Here are the quinces growing in my garden. I had only a few this year because the tree is very young. These are the last of my autumn fruit.




I bought some more quinces from the Farmers Market in neighbouring Buninyong so I'd have enough for quinces baked in honey and for some jars of quince jelly. These are a much larger and deeper yellow variety than the quinces in my garden.




I love quinces. My mum and my grandma both made excellent clear red quince jelly from the old quince trees that were a so common in gardens in my childhood. Ripe quinces smell exquisite, and quinces seem to be able to produce generous amounts of fruit in even the harshest years.
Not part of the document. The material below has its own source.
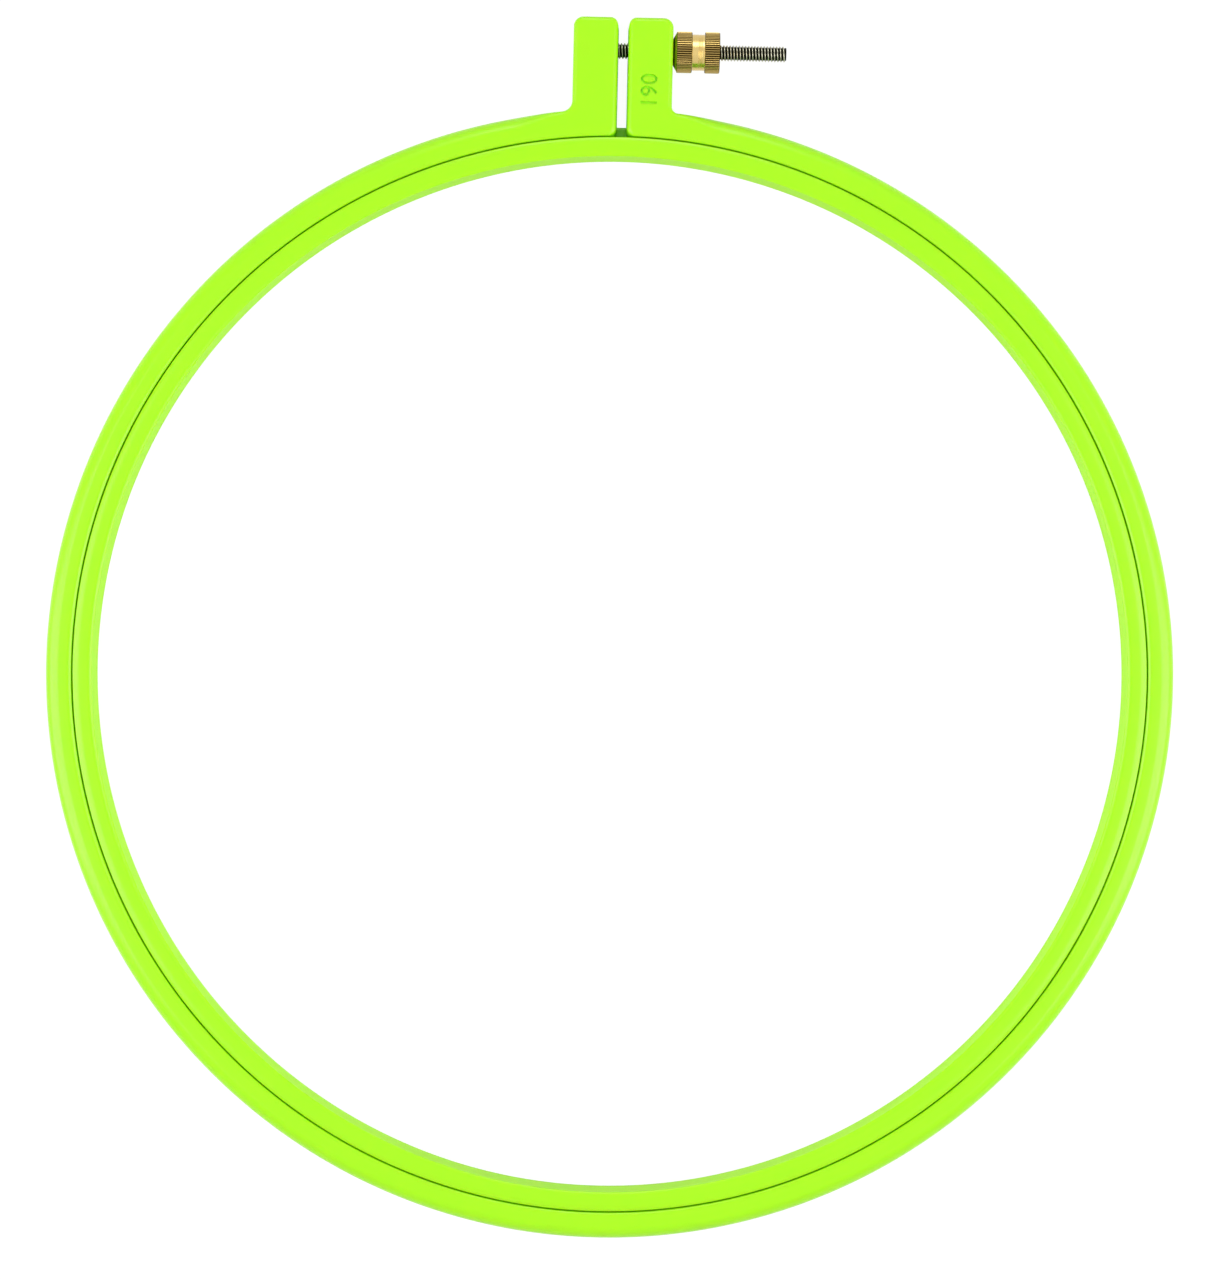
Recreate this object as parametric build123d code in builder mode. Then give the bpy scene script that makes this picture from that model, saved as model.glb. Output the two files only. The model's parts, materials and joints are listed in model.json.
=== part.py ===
from build123d import *
import os
from math import pi, sqrt

# Embroidery hoop in four pieces: a plain inner hoop with a back flange, a split
# outer hoop with two lugs, a hexagon-headed clamp screw and a knurled brass nut.
# Millimetres. The hoops' axis is Z, the origin is the hoop's centre at half its
# depth, +Z is the front, the lugs stand towards +Y and the nut is on the +X side.

# Overall sizes
hoop_size = 190.0  # diameter of the line where the two hoops meet
hoop_depth = 9.0  # front face to back face

# Inner hoop
inner_wall = 3.65  # thickness across the inner hoop, out to the meeting line
flange_reach = 2.4  # how far the back flange stands out past the meeting line
flange_thickness = 1.2
front_round = 0.8  # front edges of both hoops, at the opening and at the meeting line
edge_round = 0.4  # back edges of both hoops

# Outer hoop
outer_wall = 4.7  # thickness across the outer hoop
shoulder_round = 2.5  # large rounding of the outer hoop's rim, front and back
hoop_clearance = 0.1  # radial gap between the two hoops

# Lugs of the outer hoop
lug_gap = 1.8  # opening between the lugs
lug_width = 7.9
lug_rise = 16.25  # top of the lugs above the rim
lug_edge_round = 0.8  # rounding of the lugs' front and back edges
lug_outer_corner = 1.7  # top corners away from the gap
lug_gap_corner = 1.4  # top corners at the gap
lug_foot_corner = 1.5  # corners where the gap opens onto the inner hoop
left_root_round = 2.0  # fillet from the rim up to the left lug
right_root_round = 1.2  # fillet from the rim up to the right lug

# Clamp screw
screw_rise = 10.75  # screw axis above the rim
thread_diameter = 2.85
screw_length = 35.0  # under the head
head_across_flats = 5.5
head_height = 2.0
tip_chamfer = 0.3

# Seat of the screw in the lugs
pocket_depth = 2.7
pocket_clearance = 0.1  # all round the hexagon
hole_clearance = 0.08  # radial, screw in the lugs

# Thumb nut
nut_diameter = 7.25  # over the knurl
nose_diameter = 4.5  # small end, against the lug
nose_length = 0.75
band_length = 2.65  # each of the two knurled bands
waist_length = 2.25
waist_diameter = 6.35
band_chamfer = 0.12
knurl_pitch = 0.4
knurl_depth = 0.15
nut_clearance = 0.05  # radial, screw in the nut

# Worked out from the sizes above
meeting_radius = hoop_size / 2
bore_radius = meeting_radius - inner_wall
seat_radius = meeting_radius - hoop_clearance
flange_radius = meeting_radius + flange_reach
rim_radius = meeting_radius + outer_wall
front = hoop_depth / 2
back = -hoop_depth / 2
flange_top = back + flange_thickness
outer_depth = front - flange_top
lug_near = lug_gap / 2
lug_far = lug_near + lug_width
lug_top = rim_radius + lug_rise
screw_y = rim_radius + screw_rise
screw_z = (front + flange_top) / 2
head_seat_x = -lug_far + pocket_depth
screw_end_x = head_seat_x + screw_length
nut_length = nose_length + 2 * band_length + waist_length
knurl_ridges = round(pi * nut_diameter / knurl_pitch)

# Planes along the screw: one across it, one that holds its axis
across_screw = Plane(origin=(0, screw_y, screw_z), x_dir=(0, 1, 0), z_dir=(1, 0, 0))
along_screw = Plane(origin=(0, screw_y, screw_z), x_dir=(1, 0, 0), z_dir=(0, -1, 0))
screw_axis = Axis((0, screw_y, screw_z), (1, 0, 0))


def save(node, name):
    """Label a finished piece and write it as one STEP file."""
    node.part.label = name
    export_step(node.part, f"parts/{name}.step")


def corner(sketch, x, y):
    """The corner of a sketch that lies nearest to a point."""
    return sketch.vertices().sort_by_distance((x, y, 0))[0]


def lug_block(side):
    """One lug with its rounded corners and edges; side is -1 for the left lug and 1 for the right."""
    foot_y = sqrt(meeting_radius**2 - lug_far**2) - edge_round
    with BuildPart() as block:
        with BuildSketch(Plane.XY.offset(flange_top)) as plan:
            with Locations((side * (lug_near + lug_far) / 2, (foot_y + lug_top) / 2)):
                Rectangle(lug_width, lug_top - foot_y)
            Circle(meeting_radius, mode=Mode.SUBTRACT)
            fillet(corner(plan, side * lug_near, lug_top), lug_gap_corner)
            fillet(corner(plan, side * lug_far, lug_top), lug_outer_corner)
            fillet(corner(plan, side * lug_near, foot_y), lug_foot_corner)
        extrude(amount=outer_depth)
        fillet(block.faces().filter_by(Axis.Z).edges(), lug_edge_round)
    return block.part


def root_web(side, root_round):
    """The filleted corner between the rim and a lug's outer side, as high as the rim's straight wall."""
    centre_x = lug_far + root_round
    centre_y = sqrt((rim_radius + root_round) ** 2 - centre_x**2)
    to_rim = rim_radius / (rim_radius + root_round)
    inside_lug = side * (lug_far - edge_round)
    with BuildPart() as web:
        with BuildSketch(Plane.XY.offset(flange_top + shoulder_round)):
            with BuildLine():
                Polyline(
                    (inside_lug, centre_y),
                    (side * lug_far, centre_y),
                    (side * centre_x * to_rim, centre_y * to_rim),
                    (inside_lug, centre_y * to_rim),
                    close=True,
                )
            make_face()
            with Locations((side * centre_x, centre_y)):
                Circle(root_round, mode=Mode.SUBTRACT)
        extrude(amount=outer_depth - 2 * shoulder_round)
    return web.part


os.makedirs("parts", exist_ok=True)

# Inner hoop: a plain ring whose back edge spreads into a flange that the outer hoop sits on
with BuildPart() as inner_hoop:
    with BuildSketch(Plane.XZ) as inner_section:
        with BuildLine():
            Polyline(
                (bore_radius, back),
                (flange_radius, back),
                (flange_radius, flange_top),
                (seat_radius, flange_top),
                (seat_radius, front),
                (bore_radius, front),
                close=True,
            )
        make_face()
        flange_corners = inner_section.vertices().group_by(Axis.X)[-1]
        fillet([corner(inner_section, bore_radius, back), *flange_corners], edge_round)
        fillet(inner_section.vertices().group_by(Axis.Y)[-1], front_round)
    revolve(axis=Axis.Z)
save(inner_hoop, "inner_hoop")

# Outer hoop: a ring with a rounded rim, split between two lugs that take the screw
lugs = [lug_block(side) for side in (-1, 1)]
webs = [root_web(-1, left_root_round), root_web(1, right_root_round)]
with BuildPart() as outer_hoop:
    with BuildSketch(Plane.XZ) as outer_section:
        with Locations(((meeting_radius + rim_radius) / 2, screw_z)):
            Rectangle(outer_wall, outer_depth)
        fillet(outer_section.vertices().group_by(Axis.X)[-1], shoulder_round)
        fillet(corner(outer_section, meeting_radius, front), front_round)
        fillet(corner(outer_section, meeting_radius, flange_top), edge_round)
    revolve(axis=Axis.Z)
    with BuildSketch(Plane.XY.offset(flange_top)):
        with Locations((0, rim_radius)):
            Rectangle(2 * (lug_near + lug_foot_corner), 3 * outer_wall)
    extrude(amount=outer_depth, mode=Mode.SUBTRACT)
    add(lugs + webs)
    with BuildSketch(across_screw.offset(-lug_far)):
        Circle(thread_diameter / 2 + hole_clearance)
    extrude(amount=2 * lug_far, mode=Mode.SUBTRACT)
    with BuildSketch(across_screw.offset(-lug_far)):
        RegularPolygon(head_across_flats / 2 + pocket_clearance, 6, major_radius=False)
    extrude(amount=pocket_depth, mode=Mode.SUBTRACT)
save(outer_hoop, "outer_hoop")

# Clamp screw: a hexagon head that the left lug's pocket keeps from turning, and a long shank
with BuildPart() as clamp_screw:
    with BuildSketch(across_screw.offset(head_seat_x - head_height)):
        RegularPolygon(head_across_flats / 2, 6, major_radius=False)
    extrude(amount=head_height)
    with BuildSketch(across_screw.offset(head_seat_x)):
        Circle(thread_diameter / 2)
    extrude(amount=screw_length)
    chamfer(clamp_screw.faces().sort_by(Axis.X)[-1].edges(), tip_chamfer)
save(clamp_screw, "clamp_screw")

# Thumb nut: turned brass with a coned nose, a waist and two knurled bands
with BuildPart() as thumb_nut:
    with BuildSketch(along_screw) as nut_section:
        with BuildLine():
            Polyline(
                (lug_far, thread_diameter / 2 + nut_clearance),
                (lug_far, nose_diameter / 2),
                (lug_far + nose_length, nut_diameter / 2),
                (lug_far + nose_length + band_length, nut_diameter / 2),
                (lug_far + nose_length + band_length, waist_diameter / 2),
                (lug_far + nut_length - band_length, waist_diameter / 2),
                (lug_far + nut_length - band_length, nut_diameter / 2),
                (lug_far + nut_length, nut_diameter / 2),
                (lug_far + nut_length, thread_diameter / 2 + nut_clearance),
                close=True,
            )
        make_face()
        rims = nut_section.vertices().group_by(Axis.Y)[-1].sort_by(Axis.X)
        chamfer(rims[1:], band_chamfer)
    revolve(axis=screw_axis)
    first_band = (lug_far, nose_length + band_length)
    second_band = (lug_far + nut_length - band_length, band_length)
    for groove_start, groove_length in (first_band, second_band):
        with BuildSketch(across_screw.offset(groove_start)):
            with PolarLocations(nut_diameter / 2, knurl_ridges):
                Rectangle(sqrt(2) * knurl_depth, sqrt(2) * knurl_depth, rotation=45)
        extrude(amount=groove_length, mode=Mode.SUBTRACT)
save(thumb_nut, "thumb_nut")
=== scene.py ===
import json
from math import atan2, cos, hypot, pi, radians, sin, sqrt, tan, tau

import bmesh
import bpy
from bpy.props import FloatProperty, FloatVectorProperty, IntProperty, PointerProperty
from mathutils import Matrix, Vector


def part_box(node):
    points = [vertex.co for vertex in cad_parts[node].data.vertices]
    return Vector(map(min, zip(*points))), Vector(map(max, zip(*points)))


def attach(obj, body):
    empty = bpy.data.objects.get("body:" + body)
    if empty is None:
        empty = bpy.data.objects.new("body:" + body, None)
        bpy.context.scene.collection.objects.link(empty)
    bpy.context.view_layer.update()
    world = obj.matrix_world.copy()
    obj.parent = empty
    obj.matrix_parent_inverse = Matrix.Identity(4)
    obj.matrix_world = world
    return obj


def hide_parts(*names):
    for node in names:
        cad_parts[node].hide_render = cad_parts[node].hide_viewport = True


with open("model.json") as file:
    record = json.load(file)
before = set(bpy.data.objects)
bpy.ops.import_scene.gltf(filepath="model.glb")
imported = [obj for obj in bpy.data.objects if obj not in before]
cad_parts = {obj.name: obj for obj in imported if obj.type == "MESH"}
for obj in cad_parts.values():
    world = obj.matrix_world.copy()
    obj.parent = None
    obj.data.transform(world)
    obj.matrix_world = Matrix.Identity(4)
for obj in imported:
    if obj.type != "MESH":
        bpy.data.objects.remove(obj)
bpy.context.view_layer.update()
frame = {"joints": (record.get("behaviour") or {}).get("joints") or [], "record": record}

bl_info = {
    "name": "Embroidery hoop",
    "version": (1, 0, 0),
    "blender": (4, 5, 0),
    "location": "View3D > Sidebar > Hoop",
    "description": "Builds the finished surfaces of an embroidery hoop around its packed frame",
    "category": "Object",
}

MM = 0.001

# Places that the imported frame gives, in metres
inner_low, inner_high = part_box("inner_hoop")
outer_low, outer_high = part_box("outer_hoop")
screw_low, screw_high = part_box("clamp_screw")
nut_low, nut_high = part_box("thumb_nut")
mounts = {mount["name"]: mount for mount in frame["record"]["mounts"]}
joints = {joint["name"]: joint for joint in frame["joints"]}
FRONT = inner_high.z
BACK = inner_low.z
FLANGE_TOP = outer_low.z
FLANGE_RADIUS = inner_high.x
BORE_RADIUS = mounts["hoop_opening"]["dims"]["r_mm"] * MM
RIM_RADIUS = outer_high.x
LUG_TOP = outer_high.y
LUG_FAR = nut_low.x
SCREW_Y, SCREW_Z = joints["nut_turn"]["pos_m"][1:]
HEAD_FACE = screw_low.x
SCREW_TIP = screw_high.x
HEAD_APOTHEM = (screw_high.z - screw_low.z) / 2
NUT_END = nut_high.x
NUT_RADIUS = (nut_high.z - nut_low.z) / 2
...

This is the casserole my mum always used to bake her quinces in a honey and sugar syrup. Quinces take five slow hours to bake in a very gentle heat. I tend to add a couple of rose-scented pelargonium leaves in the last hour.


I have two varieties of Rose pelargonium growing, this one has a slight hint of lemon in its rose. I use the leaves to scent pot pourri, fill vases in the house, and add them to custards, sponges, cooked fruit and jellies.

Sunday, 3 May 2009

Books from Clunes



This weekend Clunes was full of second hand and antiquarian booksellers. I spent Sunday there fossicking through wonderful collections of books.























I only bought a few; a complete Banjo Patterson because I had to read The Geebung Polo Club and The Man from Snowy River again and vol IV of Manning Clark because I think I saw vol II in a Ballarat bookshop, and a couple of other good books, none of them more than five dollars.




I took a picture of the horse trough. In the early 1900s a good person spent a fortune building these in every Victorian town and along the roads, to ease the thirst of the horses who worked so hard. There's hardly a horse to be seen in the countryside now, but one memorial of his kindness remains here.



There were lots of other people looking for books, drinking coffee and enjoying the autumn sun.



And watching over them, with his wreaths still bright from Anzac Day, another touching memorial from last century.




I loved walking round the town as much as bookshopping.